Jeffrey George Crank (born January 28, 1967) is an American politician. He is a former candidate for United States Representative for Colorado's 5th congressional district.

Early life, education, and career
Crank was born in 1967 and graduated from Central High School in 1985. He graduated from Colorado State University in 1990, with a B.A. in Political Science. From 1991 to 1998, he worked as a congressional staffer for Representative Joel Hefley, being a Legislative Assistant until being promoted as Administrative Director in April 1995. After working for Congressman Hefley, he became Vice President of the Colorado Springs Chamber of Commerce in May 1998 and was later promoted to Senior Vice President in October 2001. He left the Greater Colorado Springs Chamber of Commerce in February 2006.

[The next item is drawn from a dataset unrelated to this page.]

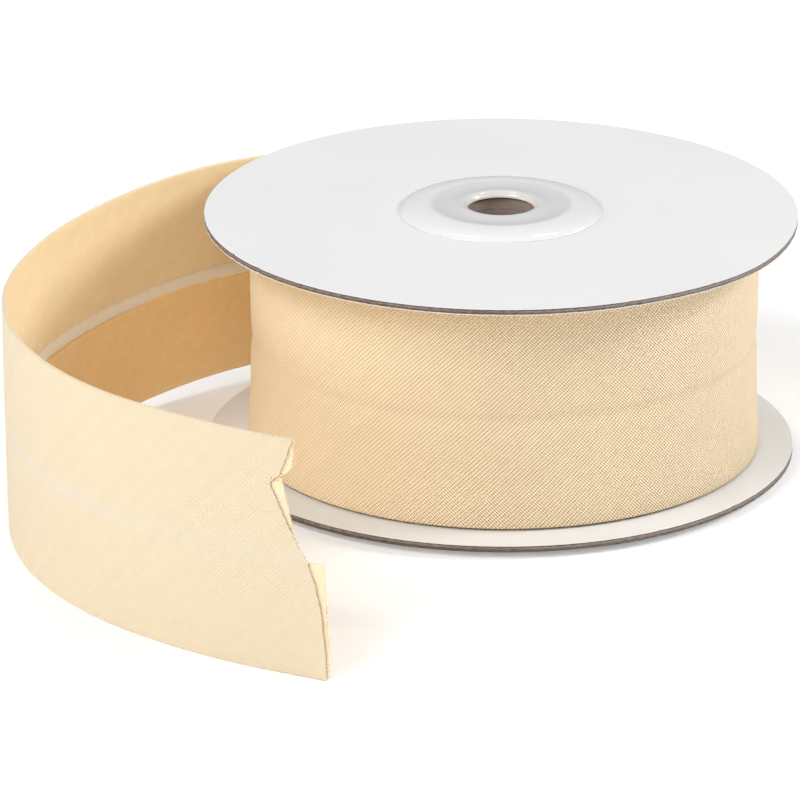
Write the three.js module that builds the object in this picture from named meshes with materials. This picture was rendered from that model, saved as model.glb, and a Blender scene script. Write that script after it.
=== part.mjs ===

Crank was elected as Chairman of the 5th Congressional District Republican Central Committee in 2001 and 2003. In 2003, he was appointed to the Colorado Emergency Planning Commission by Governor of Colorado Bill Owens for a two-year term and also served on the El Paso County Citizens Corps Council in 2004. He was the El Paso county co-chair for President George W. Bush's re-election campaign in 2004. Crank was later elected in 2004 to serve on the Colorado State Republican Central Committee as a bonus member.

Crank served as the Colorado State Director for Americans for Prosperity from May 2009 to August 2013. He resigned from the position to form a political consulting company, Aegis Strategic.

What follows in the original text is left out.